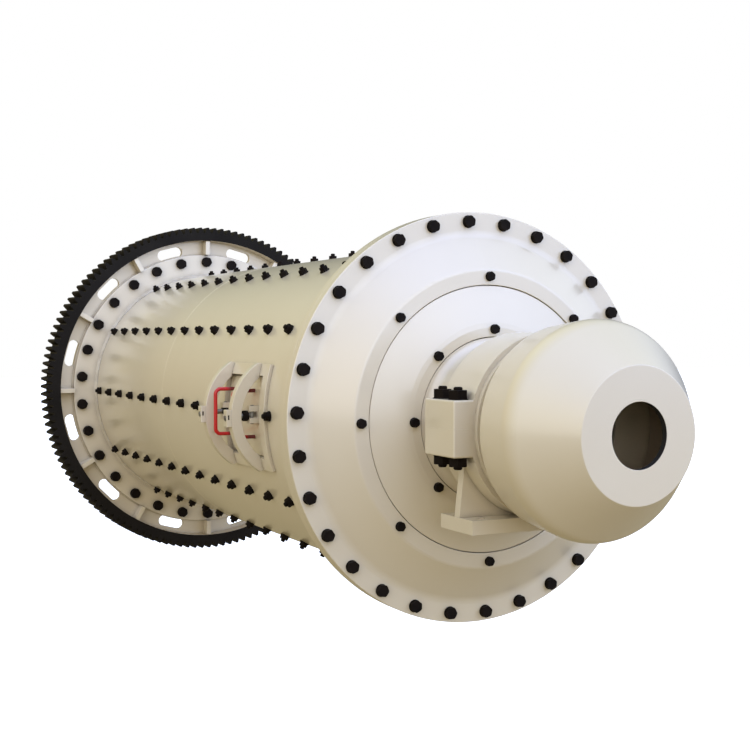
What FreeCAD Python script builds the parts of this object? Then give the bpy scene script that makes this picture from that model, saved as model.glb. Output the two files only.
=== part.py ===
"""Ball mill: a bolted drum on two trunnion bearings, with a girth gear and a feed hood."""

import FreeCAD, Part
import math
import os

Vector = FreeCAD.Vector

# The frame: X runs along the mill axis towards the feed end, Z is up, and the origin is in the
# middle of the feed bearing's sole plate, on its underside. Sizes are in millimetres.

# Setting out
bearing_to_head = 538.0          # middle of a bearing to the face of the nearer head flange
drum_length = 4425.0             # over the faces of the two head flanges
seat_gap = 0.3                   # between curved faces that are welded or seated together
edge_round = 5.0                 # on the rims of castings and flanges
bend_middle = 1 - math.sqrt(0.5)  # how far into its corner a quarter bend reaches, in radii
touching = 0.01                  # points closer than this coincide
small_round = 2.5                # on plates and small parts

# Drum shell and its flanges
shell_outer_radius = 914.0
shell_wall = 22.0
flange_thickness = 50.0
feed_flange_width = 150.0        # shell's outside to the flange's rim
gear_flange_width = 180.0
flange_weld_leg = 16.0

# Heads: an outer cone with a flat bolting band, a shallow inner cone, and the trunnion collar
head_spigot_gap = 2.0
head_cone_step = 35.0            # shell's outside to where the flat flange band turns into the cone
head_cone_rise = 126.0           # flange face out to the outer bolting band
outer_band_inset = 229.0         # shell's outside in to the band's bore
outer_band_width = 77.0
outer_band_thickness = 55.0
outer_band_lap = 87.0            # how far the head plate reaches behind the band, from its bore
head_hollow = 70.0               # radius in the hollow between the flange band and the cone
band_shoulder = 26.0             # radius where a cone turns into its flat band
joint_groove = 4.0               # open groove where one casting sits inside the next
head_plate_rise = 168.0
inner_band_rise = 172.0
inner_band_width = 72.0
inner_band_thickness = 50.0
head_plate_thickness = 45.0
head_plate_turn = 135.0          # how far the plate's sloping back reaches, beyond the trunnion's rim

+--

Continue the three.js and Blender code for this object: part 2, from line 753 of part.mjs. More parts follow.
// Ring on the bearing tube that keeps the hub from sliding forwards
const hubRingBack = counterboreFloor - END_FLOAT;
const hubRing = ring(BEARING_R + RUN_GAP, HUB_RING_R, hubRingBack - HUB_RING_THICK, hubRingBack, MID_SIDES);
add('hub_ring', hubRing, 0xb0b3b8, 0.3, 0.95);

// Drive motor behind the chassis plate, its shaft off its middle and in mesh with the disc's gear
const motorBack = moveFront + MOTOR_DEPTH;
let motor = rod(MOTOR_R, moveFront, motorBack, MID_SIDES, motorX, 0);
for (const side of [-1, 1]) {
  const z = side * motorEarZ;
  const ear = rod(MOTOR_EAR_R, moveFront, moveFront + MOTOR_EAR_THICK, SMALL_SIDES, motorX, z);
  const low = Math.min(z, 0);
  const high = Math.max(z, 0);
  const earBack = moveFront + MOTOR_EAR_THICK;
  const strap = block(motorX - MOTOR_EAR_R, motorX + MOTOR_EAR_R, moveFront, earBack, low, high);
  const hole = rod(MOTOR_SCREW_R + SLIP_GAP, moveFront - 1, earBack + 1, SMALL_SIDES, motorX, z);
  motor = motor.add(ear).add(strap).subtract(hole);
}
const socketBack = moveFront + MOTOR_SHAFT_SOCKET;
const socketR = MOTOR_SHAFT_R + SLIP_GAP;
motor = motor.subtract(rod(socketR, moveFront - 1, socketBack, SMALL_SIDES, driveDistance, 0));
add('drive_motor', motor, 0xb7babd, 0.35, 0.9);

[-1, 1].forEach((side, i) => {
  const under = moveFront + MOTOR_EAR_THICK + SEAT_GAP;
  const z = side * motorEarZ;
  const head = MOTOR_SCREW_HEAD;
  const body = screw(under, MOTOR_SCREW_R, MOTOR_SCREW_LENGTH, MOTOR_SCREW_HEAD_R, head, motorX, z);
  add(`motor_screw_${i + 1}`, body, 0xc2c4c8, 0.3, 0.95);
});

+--

• _Exercise directions_
Within the material above, transcribe exactly the lines that run from the line holding "What FreeCAD Python" through the line holding "# middle of the".

• _Exercise output_
What FreeCAD Python script builds the parts of this object? Then give the bpy scene script that makes this picture from that model, saved as model.glb. Output the two files only.
=== part.py ===
"""Ball mill: a bolted drum on two trunnion bearings, with a girth gear and a feed hood."""

import FreeCAD, Part
import math
import os

Vector = FreeCAD.Vector

# The frame: X runs along the mill axis towards the feed end, Z is up, and the origin is in the
# middle of the feed bearing's sole plate, on its underside. Sizes are in millimetres.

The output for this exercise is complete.